The Reserve Bank says businesses struggling to get staff means the country is hampered by low productivity.

“It is why Kiwis work more hours than most in the developed world but earn relatively low incomes,” says Conway.  “Better productivity will reduce long-run inflationary pressures at minimal economic cost. More productive businesses can hold or even cut prices while paying workers more and remaining competitive,” he says.

According to the central bank, one reason for poor productivity is competition may be weak in some markets, making it easier for businesses to pass on cost increases to their customers.
Instead, improving productivity is the best way to lift incomes sustainably, says Conway. “In practice, this means accepting the fact of higher prices for some producer inputs and consumption goods, meaning lower real wages and profits than otherwise.”

He says there are things people can do to enhance the power of competition and keep price pressures in check.

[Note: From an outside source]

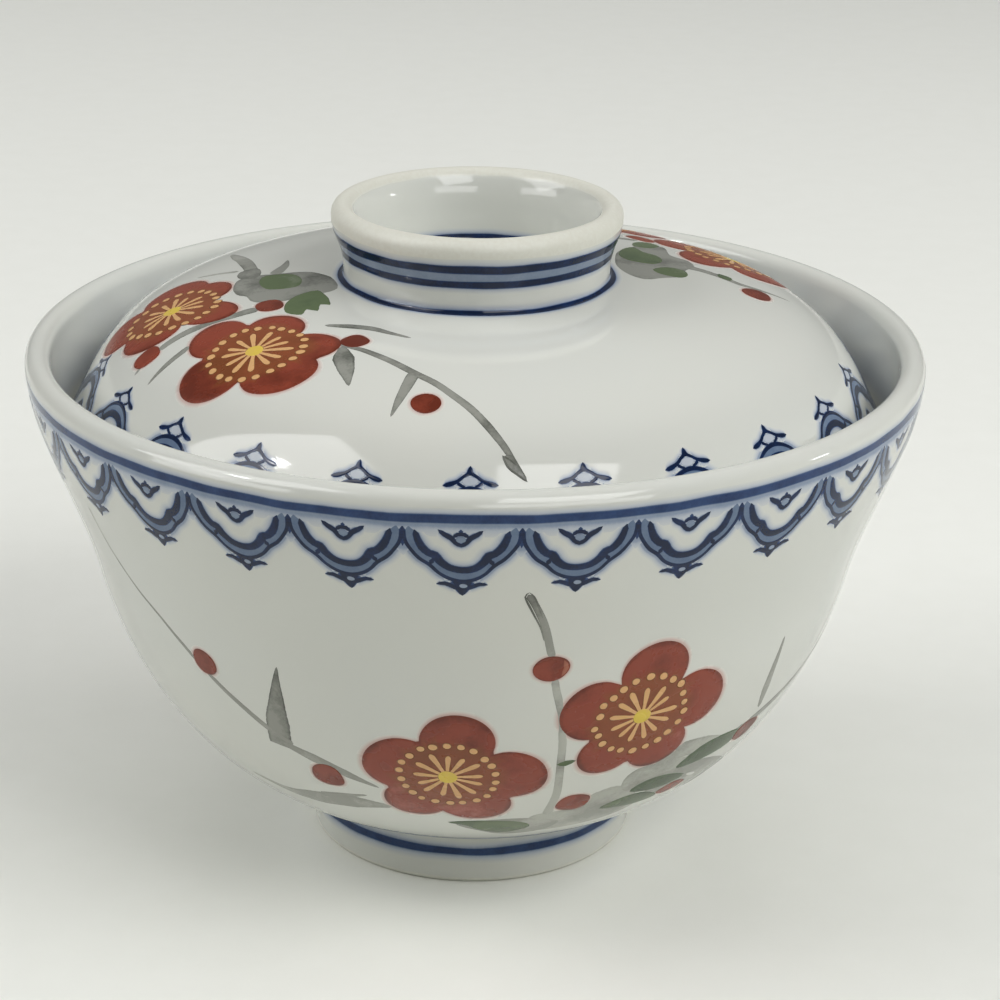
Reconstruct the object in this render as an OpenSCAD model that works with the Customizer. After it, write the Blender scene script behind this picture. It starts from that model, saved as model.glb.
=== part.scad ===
// Lidded donburi bowl: two turned porcelain pieces. The bowl stands on a foot ring and flares
// to a round rim. The lid drops inside the rim, rests on the sloping wall and is lifted by the
// ring turned on its crown. Both are solids of revolution about Z, and the table is at z = 0.

/* [Bowl] */
// Outside diameter of the rim
rim_d = 150; // [146:1:160]
// Height of the bowl, from the table to the top of its rim
bowl_h = 89.2; // [82:0.1:98]
// Thickness of the wall, which is also the thickness of the round rim
wall_t = 4.1; // [3:0.1:5]
// Outside diameter at the waist, where the straight wall begins to flare
waist_d = 129.2; // [122:0.1:134]
// Height of the waist above the table
waist_h = 53; // [46:1:60]
// Lean of the wall at the waist, in degrees from upright
waist_lean = 13.5; // [6:0.5:20]
// Reach of the flare's curve upwards from the waist
waist_reach = 13; // [8:1:18]
// Reach of the flare's curve downwards from the rim
rim_reach = 10; // [6:1:14]
// Reach of the belly's curve downwards from the waist
belly_reach = 26; // [18:1:32]

/* [Foot ring] */
// Outside diameter of the foot ring on the table
foot_d = 55.8; // [48:0.1:64]
// Height of the foot ring, from the table to where the belly springs from it
foot_h = 9.5; // [8:0.1:11]
// How much the foot ring widens from the table to the belly, on each side
foot_flare = 0.5; // [0:0.1:1.5]
// Thickness of the foot ring on the table
foot_t = 3.6; // [2.8:0.1:5]
// Rounding of the foot ring's two lower edges
foot_edge_r = 0.8; // [0.4:0.1:1.2]
// Fillet where the foot ring meets the belly, outside, and the base, inside
foot_root_r = 1.2; // [0.5:0.1:2]
// Slope at which the belly leaves the foot ring, in degrees above level
belly_slope = 18; // [12:1:24]
// Reach of the belly's curve outwards from the foot ring
belly_spring = 16; // [10:1:20]
// Thickness of the base in the middle
base_t = 4.6; // [3.6:0.1:5.8]
// How far the middle of the floor lies below the point where the wall springs
floor_dip = 2.8; // [1.5:0.1:3.8]

/* [Lid] */
// Depth of the middle of the lid's edge below the top of the bowl's rim
seat_depth = 13.6; // [10:0.1:18]
// Clearance between the lid's edge and the bowl's wall
lid_gap = 0.3; // [0.2:0.05:0.6]
// Thickness of the lid, which is also the thickness of its round edge
lid_t = 3.6; // [2.8:0.1:4.6]
// Rise of the dome, from the middle of the lid's edge to the crown
dome_rise = 23.8; // [20:0.1:28]
// Lean of the dome at its edge, in degrees from upright
edge_lean = 26; // [18:1:32]

/* [Grip ring] */
// Outside diameter of the grip ring at its foot
grip_d = 44.4; // [38:0.1:52]
// Outside diameter of the grip ring's round lip
grip_lip_d = 48.4; // [45:0.1:56]
// Height of the grip ring above the crown of the dome
grip_h = 12; // [9:0.1:15]
// Thickness of the grip ring's lip
grip_lip_t = 3.8; // [3:0.1:4.6]
// Thickness of the grip ring's wall at its foot
grip_t = 2.8; // [2.2:0.1:4]
// Fillets where the grip ring meets the dome, outside and inside
grip_root_r = 0.9; // [0.4:0.1:1.6]

/* [Hidden] */
// Reach of the dome's curve from the crown outwards, of the lid's radius
crown_reach_share = 0.84;
// Reach of the dome's curve up from its edge, of the dome's rise
shoulder_reach_share = 0.72;
// Reach of the floor's flat middle, of the radius where the wall springs
floor_flat_share = 0.5;
// Reach of the grip ring's curve at its foot and at its lip, of the height between them
grip_foot_share = 0.6;
grip_lip_share = 0.4;
// Steps along each long curve, and along each small round
steps = 14;
round_steps = 6;
$fn = 96;

// Geometry helpers: a curve from four points, its direction, and a copy of it set to its left
function mix4(p, t) = pow(1 - t, 3) * p[0] + 3 * pow(1 - t, 2) * t * p[1]
    + 3 * (1 - t) * t * t * p[2] + pow(t, 3) * p[3];
function slope4(p, t) = pow(1 - t, 2) * (p[1] - p[0]) + 2 * (1 - t) * t * (p[2] - p[1])
    + t * t * (p[3] - p[2]);
function unit(v) = v / norm(v);
function left_of(v) = [-v[1], v[0]];
function beside(p, t, gap) = mix4(p, t) + gap * left_of(unit(slope4(p, t)));
function curve(p, gap = 0) = [for (i = [0 : steps]) beside(p, i / steps, gap)];
function arc(c, r, from, to) =
    [for (i = [0 : round_steps]) c + r * [cos(from + (to - from) * i / round_steps),
                                          sin(from + (to - from) * i / round_steps)]];
function backwards(pts) = [for (i = [len(pts) - 1 : -1 : 0]) pts[i]];

// A corner between two straight runs, rounded with radius r
function rounded(before, corner, after, r) =
    let (a = unit(before - corner), b = unit(after - corner))
    let (half = acos(a * b) / 2, c = corner + r / sin(half) * unit(a + b))
    let (p = corner + r / tan(half) * a - c, q = corner + r / tan(half) * b - c)
    let (from = atan2(p[1], p[0]), turn = atan2(p[0] * q[1] - p[1] * q[0], p * q))
    arc(c, r, from, from + turn);

// Bowl: radii, and the outside of its wall from the foot ring up to the rim
rim_r = rim_d / 2;
lip_r = wall_t / 2;
lip_z = bowl_h - lip_r;
foot_r = foot_d / 2;
foot_root = [foot_r + foot_flare, foot_h];
waist = [waist_d / 2, waist_h];
waist_way = [sin(waist_lean), cos(waist_lean)];
belly_way = [cos(belly_slope), sin(belly_slope)];
belly = [foot_root, foot_root + belly_spring * belly_way, waist - belly_reach * waist_way, waist];
flare = [waist, waist + waist_reach * waist_way, [rim_r, lip_z - rim_reach], [rim_r, lip_z]];

// Bowl: the floor inside, and the hollow under the base
wall_foot = beside(belly, 0, wall_t);
floor_z = wall_foot[1] - floor_dip;
floor_edge = wall_foot[0] - floor_dip / tan(belly_slope);
floor_run = [[0, floor_z], [floor_flat_share * wall_foot[0], floor_z], [floor_edge, floor_z], wall_foot];
recess_z = floor_z - base_t;
recess_r = foot_r - foot_t;

// Lid: its round edge lies lid_gap off the inside of the flare, seat_depth below the rim
edge_r = lid_t / 2;
seat_table = [for (i = [0 : steps]) [beside(flare, i / steps, wall_t)[1], i / steps]];
seat_t = lookup(bowl_h - seat_depth, seat_table);
edge_c = beside(flare, seat_t, wall_t + lid_gap + edge_r);
crown_z = edge_c[1] + dome_rise;
lid_r = edge_c[0] + edge_r;
dome_end = edge_c + edge_r * [cos(edge_lean), sin(edge_lean)];
dome_way = [-sin(edge_lean), cos(edge_lean)];
dome = [dome_end, dome_end + shoulder_reach_share * dome_rise * dome_way,
        [crown_reach_share * lid_r, crown_z], [0, crown_z]];
dome_out = curve(dome);

// Lid: the grip ring stands where the dome passes its foot
grip_r = grip_d / 2;
grip_in_r = grip_r - grip_t;
grip_bead_r = grip_lip_t / 2;
grip_lip_r = grip_lip_d / 2;
bead_c = [grip_lip_r - grip_bead_r, crown_z + grip_h - grip_bead_r];
dome_heights = backwards(dome_out);
foot_out_z = lookup(grip_r + grip_root_r, dome_heights);
foot_in_z = lookup(grip_in_r - grip_root_r, dome_heights);
grip_run = bead_c[1] - foot_out_z - grip_root_r;
grip_side = [[grip_r, foot_out_z + grip_root_r],
             [grip_r, foot_out_z + grip_root_r + grip_foot_share * grip_run],
             [grip_lip_r, bead_c[1] - grip_lip_share * grip_run],
             [grip_lip_r, bead_c[1]]];

// The bowl: wall, rim, floor and foot ring in one turned outline
module bowl() {
    color("whitesmoke")
        rotate_extrude()
            polygon(concat(
                curve(floor_run),
                [for (i = [1 : steps]) beside(belly, i / steps, wall_t)],
                [for (i = [1 : steps - 1]) beside(flare, i / steps, wall_t)],
                backwards(arc([rim_r - lip_r, lip_z], lip_r, 0, 180)),
                [for (i = [steps - 1 : -1 : 0]) mix4(flare, i / steps)],
                [for (i = [steps - 1 : -1 : 1]) mix4(belly, i / steps)],
                rounded(belly[1], foot_root, [foot_r, 0], foot_root_r),
                rounded(foot_root, [foot_r, 0], [recess_r, 0], foot_edge_r),
                rounded([foot_r, 0], [recess_r, 0], [recess_r, recess_z], foot_edge_r),
                rounded([recess_r, 0], [recess_r, recess_z], [0, recess_z], foot_root_r),
                [[0, recess_z]]));
}

// The lid: dome, round edge and grip ring in one turned outline
module lid() {
    color("ghostwhite")
        rotate_extrude()
            polygon(concat(
                [for (i = [steps : -1 : 1]) beside(dome, i / steps, lid_t)],
                arc(edge_c, edge_r, 180 + edge_lean, 360 + edge_lean),
                [for (i = [1 : steps]) if (dome_out[i][0] > grip_r + grip_root_r) dome_out[i]],
                arc([grip_r + grip_root_r, foot_out_z + grip_root_r], grip_root_r, 270, 180),
                [for (i = [1 : steps - 1]) mix4(grip_side, i / steps)],
                arc(bead_c, grip_bead_r, 0, 180),
                arc([grip_in_r - grip_root_r, foot_in_z + grip_root_r], grip_root_r, 0, -90),
                [for (i = [1 : steps]) if (dome_out[i][0] < grip_in_r - grip_root_r) dome_out[i]]));
}

bowl();
lid();
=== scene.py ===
# A donburi bowl with its lid: two turned porcelain forms, with cobalt borders and lines under the glaze
# and plum sprays in enamel over it. Lengths are metres unless a name says otherwise.
import math
import random

import bpy
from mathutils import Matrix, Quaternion, Vector


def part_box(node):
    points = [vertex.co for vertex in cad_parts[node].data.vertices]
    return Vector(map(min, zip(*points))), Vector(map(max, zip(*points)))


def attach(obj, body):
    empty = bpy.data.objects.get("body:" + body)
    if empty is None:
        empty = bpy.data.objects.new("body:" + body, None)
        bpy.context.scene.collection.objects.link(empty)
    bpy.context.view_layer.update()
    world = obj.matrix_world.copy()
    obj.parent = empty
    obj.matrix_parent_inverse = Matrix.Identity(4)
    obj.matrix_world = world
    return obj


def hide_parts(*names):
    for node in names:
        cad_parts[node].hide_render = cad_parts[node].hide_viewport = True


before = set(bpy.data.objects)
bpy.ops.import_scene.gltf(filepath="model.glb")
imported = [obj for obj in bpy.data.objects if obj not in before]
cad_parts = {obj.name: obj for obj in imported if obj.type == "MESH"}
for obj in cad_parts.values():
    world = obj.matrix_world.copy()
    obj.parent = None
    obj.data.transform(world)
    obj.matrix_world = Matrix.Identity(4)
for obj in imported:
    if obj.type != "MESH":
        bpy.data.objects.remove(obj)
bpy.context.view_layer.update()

MM = 0.001
FULL_TURN = 2 * math.pi

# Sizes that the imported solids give
BOWL_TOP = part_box("bowl")[1]
LID_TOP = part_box("lid")[1]
RIM_R = BOWL_TOP.x
BOWL_H = BOWL_TOP.z

# Sizes of the bowl's turned outline, as in its solid
WALL_T = 4.1 * MM
WAIST = Vector((64.6 * MM, 53 * MM))
WAIST_LEAN = math.radians(13.5)
WAIST_REACH = 13 * MM
RIM_REACH = 10 * MM
BELLY_REACH = 26 * MM
BELLY_SLOPE = math.radians(18)
BELLY_SPRING = 16 * MM
FOOT_R = 27.9 * MM
FOOT_H = 9.5 * MM
FOOT_FLARE = 0.5 * MM
FOOT_T = 3.6 * MM
FOOT_EDGE_R = 0.8 * MM
FOOT_ROOT_R = 1.2 * MM
BASE_T = 4.6 * MM
FLOOR_DIP = 2.8 * MM
FLOOR_FLAT_SHARE = 0.5

# Sizes of the lid's turned outline, as in its solid
SEAT_DEPTH = 13.6 * MM
LID_GAP = 0.3 * MM
LID_T = 3.6 * MM
DOME_RISE = 23.8 * MM
EDGE_LEAN = math.radians(26)
CROWN_REACH_SHARE = 0.84
SHOULDER_REACH_SHARE = 0.72
GRIP_R = 22.2 * MM
GRIP_T = 2.8 * MM
GRIP_LIP_R = 24.2 * MM
GRIP_BEAD_R = 1.9 * MM
GRIP_ROOT_R = 0.9 * MM
GRIP_FOOT_SHARE = 0.6
GRIP_LIP_SHARE = 0.4
GRIP_IN_TOP_DEG = 154
GRIP_IN_BEND = 4.1
GRIP_IN_STEPS = 18

# How finely the forms are turned
TURNS = 288
FEWEST_STEPS = 6
HALVINGS = 40
CURVE_STEP = 1.3 * MM
TRACK_STEP = 0.5 * MM
ROUND_STEPS = 8


# The turned outlines, in radius and height

def unit(v):
    return v / v.length


def along_curve(p, t):
    """A point of the curve that four points steer."""
    s = 1 - t
    return s**3 * p[0] + 3 * s * s * t * p[1] + 3 * s * t * t * p[2] + t**3 * p[3]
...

“Shop around for that good deal. Wait for the sales. Use price comparison websites. And go to the effort of changing banks or utility providers if it means getting a better deal.”

Target band

Although there have been some murmurs of the RBNZ’s inflation band being widened to help bring inflation down, Nikko Asset Management outgoing managing director George Carter says the ceiling is at the right level.

“It is the mandate that is muddled because the RBNZ has been given employment and housing by the Government to juggle within the mix. They should not be in the bank’s remit – inflation should be its only concern.”

With inflation above 7 per cent and far outside the target range, the RBNZ’s monetary policy committee (MPC) has been increasing the OCR to bring demand back into balance with the supply capacity of the economy.

“Ideally, and with the benefit of hindsight, monetary policy should have started tightening earlier in 2021,” Conway says. That was recognised by the Reserve Bank in its recent review of monetary policy over the past five years.

Small OCR lift expected

Westpac expects upcoming survey measures will continue to signal that households and businesses expect inflation will remain high for some time yet.

The bank’s senior economist Satish Ranchhod says the tone of Conway’s speech was hawkish.

“While the speech did not explicitly discuss how policy will be adjusted at the upcoming April policy review, the message was clear – inflation is far too high and the RBNZ remains concerned about the risk that inflation remains strong for longer.

This supports our expectation for another 25 bp hike at the upcoming April meeting.”

Ranchhod says, however, the bigger question is what the RBNZ will do further ahead. “We thought it could moderate its forward guidance given the recent weaker economic activity in New Zealand.

“For instance, the RBNZ might highlight that future rate decisions would be dependent on the evolution of economic conditions. Instead, the tone of today’s speech suggests that the RBNZ is likely to continue talking tough on inflation and inflation expectations.”